Data analysis and model-data comparisons in the environmental sciences require diagnostic
measures that quantify time series dynamics and structure, and are robust to noise in
observational data. This paper investigates the temporal dynamics of environmental time
series using measures quantifying their information content and complexity. The measures
are used to classify natural processes on one hand, and to compare models with observations
on the other. The present analysis focuses on the global carbon cycle as an area of
research in which model-data integration and comparisons are key to improving our understanding
of natural phenomena. We investigate the dynamics of observed and simulated
time series of Gross Primary Productivity (GPP), a key variable in terrestrial ecosystems
that quantifies ecosystem carbon uptake. However, the dynamics, patterns and magnitudes
of GPP time series, both observed and simulated, vary substantially on different temporal
and spatial scales. We demonstrate here that information content and complexity, or
Information Theory Quantifiers (ITQ) for short, serve as robust and efficient data-analytical
and model benchmarking tools for evaluating the temporal structure and dynamical properties
of simulated or observed time series at various spatial scales. At continental scale, we
compare GPP time series simulated with two models and an observations-based product.
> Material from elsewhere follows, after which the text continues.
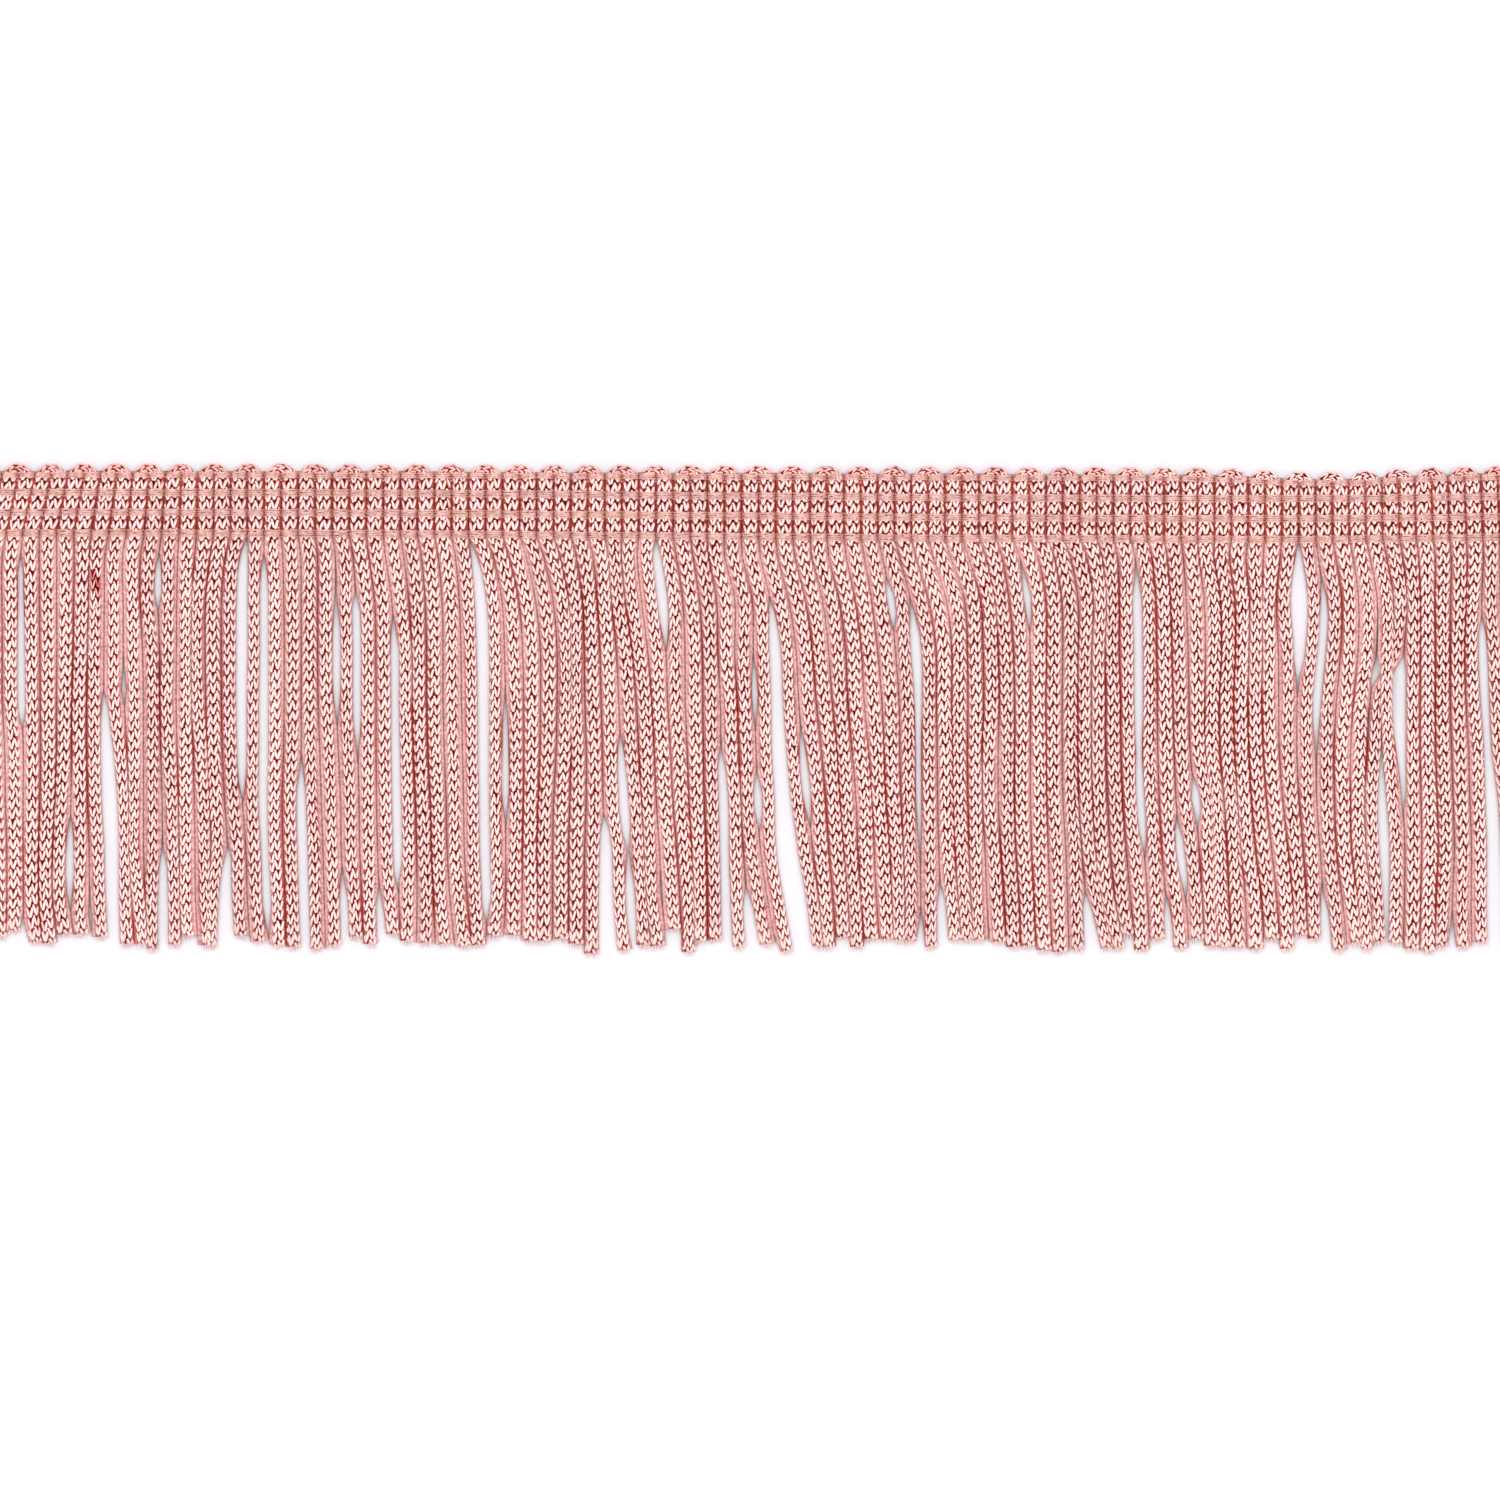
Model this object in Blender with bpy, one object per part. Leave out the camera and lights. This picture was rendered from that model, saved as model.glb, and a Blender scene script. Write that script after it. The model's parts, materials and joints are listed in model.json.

This analysis reveals qualitative differences between model evaluation based on ITQ compared
to traditional model performance metrics, indicating that good model performance in
terms of absolute or relative error does not imply that the dynamics of the observations is
captured well. Furthermore, we show, using an ensemble of site-scale measurements
obtained from the FLUXNET archive in the Mediterranean, that model-data or model-model
mismatches as indicated by ITQ can be attributed to and interpreted as differences in the temporal structure of the respective ecological time series. At global scale, our understanding of C fluxes relies on the use of consistently applied land models. Here, we
use ITQ to evaluate model structure: The measures are largely insensitive to climatic scenarios,
land use and atmospheric gas concentrations used to drive them, but clearly separate
the structure of 13 different land models taken from the CMIP5 archive and an
observations-based product. In conclusion, diagnostic measures of this kind provide dataanalytical
tools that distinguish different types of natural processes based solely on their
dynamics, and are thus highly suitable for environmental science applications such as
model structural diagnostics.